The kitchen at MANNA is run by a few staff chefs who work around a plethora of volunteers, and it houses a lounge where the volunteers can take a break, drink coffee, talk and eat food. MANNA allows the volunteers to work in a relaxed and accommodating environment so they want to continue helping at the organization.
“It’s those people that come in on a regular basis that we really rely on and love because they can lead the pack,” Stackhouse said. “They can come in and know every Tuesday morning they’re going to be doing something like soup. They can just arrive and get started.”
Although MANNA requires a decent amount of help in order to deliver thousands of meals a day, the work shifts are only three hours long.

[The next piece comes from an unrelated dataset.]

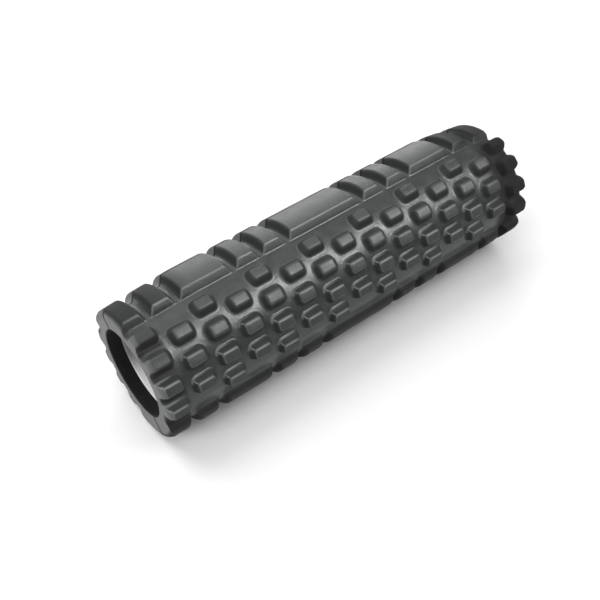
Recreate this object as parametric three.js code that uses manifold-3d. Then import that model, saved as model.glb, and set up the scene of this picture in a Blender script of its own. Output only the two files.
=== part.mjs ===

“Volunteers come back because it’s very rewarding to know you’re helping sick people,” said volunteer associate Glenda Cooke said. “People really like meeting new people and it’s very diverse here with people of all kinds of cultural backgrounds.”
Austin How has been volunteering in the MANNA kitchen twice a week for nearly two years and said volunteering helped shed awareness on the issues of food access.
“It’s rewarding knowing that I’m a part of something that’s effective on a large scale and doing something that helps people in our community,” said How. “I’m just a small part of helping ensure people have access to food.”